Brinkmanns Stil veränderte sich rasant, vor allem in der Auseinandersetzung mit der US-Avantgarde: William Burroughs, Frank O’Hara, William Carlos Williams. Durch sie inspiriert richtete sich sein Blick auf den Moment, seine Lyrik und Prosa beschreiben Details des Alltags, sind spontan und sprunghaft, was zu dieser Zeit eine Provokation war. Brinkmann wurde damit in den 1960er Jahren zum führenden Underground-Lyriker Deutschlands. Auch machte er den amerikanischen Underground hierzulande bekannt. Wegweisend war die 1969 zusammen mit dem Essener Freund Ralf-Rainer Rygulla herausgebrachte Anthologie „Acid“, eine Dokumentation über die amerikanische Subkultur der Beatniks und Hippies in Text und Bild.

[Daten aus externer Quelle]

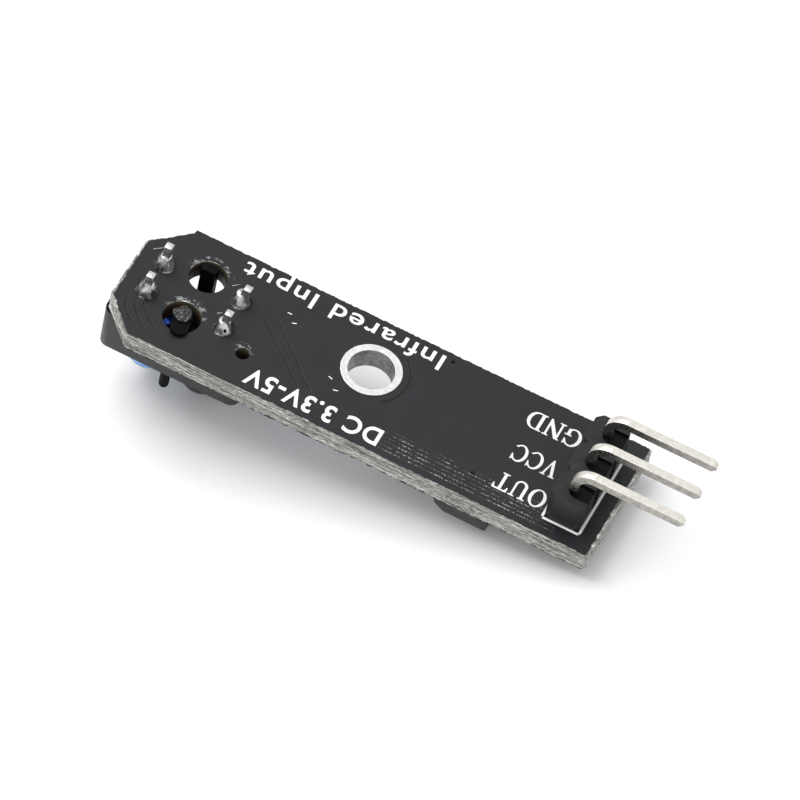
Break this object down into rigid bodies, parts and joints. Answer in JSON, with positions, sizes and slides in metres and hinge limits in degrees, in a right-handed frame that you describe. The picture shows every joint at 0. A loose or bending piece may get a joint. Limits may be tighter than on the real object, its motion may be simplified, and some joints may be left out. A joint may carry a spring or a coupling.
{
  "type": "line tracking sensor module",
  "caption": "Black circuit board with an infrared reflective sensor below one end, a silver-ringed mounting hole and a right-angle pin header on the label side.",
  "frame": {"origin": "centre of the plated mounting hole, on the label side of the board", "axes": "+X runs along the board from the sensor to the connector, +Z out of the label side; the sensor looks down along -Z"},
  "size_m": [0.0409, 0.0099, 0.0135],
  "materials": {
    "board_laminate": "satin black solder mask over glass-fibre laminate",
    "tin_plate": "bright tin plate",
    "header_plastic": "matt black nylon",
    "pin_metal": "tinned brass, slightly warm",
    "solder": "satin solder",
    "housing_plastic": "matt black plastic",
    "blue_resin": "clear blue resin",
    "black_resin": "gloss black resin",
    "chip_resin": "matt black moulding",
    "trimmer_plastic": "matt blue plastic",
    "rotor_metal": "satin plated steel",
    "resistor_glaze": "black glaze",
    "capacitor_ceramic": "tan ceramic",
    "lamp_resin": "clear pale resin",
    "gold_plate": "thin gold plate"
  },
  "bodies": {
    "board": {"circuit_board": "board_laminate", "hole_plating": "tin_plate", "pin_block": "header_plastic", "pin_ground": "pin_metal", "pin_supply": "pin_metal", "pin_output": "pin_metal", "pin_joint_ground": "solder", "pin_joint_supply": "solder", "pin_joint_output": "solder", "sensor_housing": "housing_plastic", "emitter_lamp": "blue_resin", "detector_lamp": "black_resin", "emitter_lead_far": "tin_plate", "emitter_lead_near": "tin_plate", "detector_lead_far": "tin_plate", "detector_lead_near": "tin_plate", "emitter_joint_far": "solder", "emitter_joint_near": "solder", "detector_joint_far": "solder", "detector_joint_near": "solder", "comparator_body": "chip_resin", "comparator_leads": "tin_plate", "trimmer_base": "trimmer_plastic", "trimmer_terminals": "tin_plate", "emitter_resistor": "resistor_glaze", "detector_resistor": "resistor_glaze", "output_resistor": "resistor_glaze", "signal_lamp_resistor": "resistor_glaze", "resistor_ends": "tin_plate", "supply_capacitor": "capacitor_ceramic", "capacitor_ends": "tin_plate", "signal_lamp": "lamp_resin", "signal_lamp_ends": "gold_plate"},
    "trimmer_rotor": {"trimmer_rotor": "rotor_metal"}
  },
  "joints": [
    {"name": "trimmer_turn", "type": "hinge", "parent": "board", "child": "trimmer_rotor", "pos_m": [-0.0052, -0.00088, -0.0021], "axis": [0, 0, 1], "range_deg": [-120, 120]}
  ]
}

Nach 1970 zog sich der immer wieder als provozierender Rebell auftretende Brinkmann – sein Verleger Reinhold Neven Du Mont, damals Chef von Kiepenheuer & Witsch, nannte ihn einst einen „Berserker“ – aus dem Literaturbetrieb zurück. Er litt unter Depressionen und distanzierte sich zunehmend von Familie und Freunden. In dieser Zeit veröffentlichte er vor allem Hörspiele.

Ab 1972 war er für ein Jahr Ehrengast der Villa Massimo in Rom. Dort entstanden Notizen und Vorstufen zu einem Roman, der posthum unter dem Titel Rom, Blicke erschien. 1974 unterrichtete er als Gastdozent an der University of Texas in Austin.

Rolf Dieter Brinkmann starb am 23. April 1975 nach einer Lesung in London, als er beim Überqueren einer Straße von einem Auto erfasst wurde. Vermutlich hatte er nicht auf den Linksverkehr geachtet. Kurz nach seinem Tod erschien sein vielleicht wichtigstes Werk Westwärts 1 & 2. Ein Gedicht darin lautet: „Jetzt bin ich aus den Träumen raus, die über eine / Kreuzung wehn. [...] was krieg ich jetzt, / einen Tag älter, tiefer und tot? / Wer hat gesagt, dass so was Leben / ist? Ich gehe in ein / anderes Blau.“

Von Dominik Kruhl

Einer jener klassischen … (1975)

… schwarzen Tangos in Köln, Ende des 
Monats August, da der Sommer schon

ganz verstaubt ist, kurz nach Laden
Schluß aus der offenen Tür einer

dunklen Wirtschaft, die einem
Griechen gehört, hören, ist beinahe

ein Wunder: für einen Moment eine
Überraschung, für einen Moment

Aufatmen, für einen Moment
eine Pause in dieser Straße

die niemand liebt und atemlos
macht, beim Hindurchgehen. Ich

schrieb das schnell auf, bevor
der Moment in der verfluchten

dunstigen Abgestorbenheit Kölns
wieder erlosch.

(zitiert nach: Rolf Dieter Brinkmann: Westwärts 1. Gedichte. Erweiterte Neuausgabe, Rowohlt, Reinbek bei Hamburg 2005, S. 35.)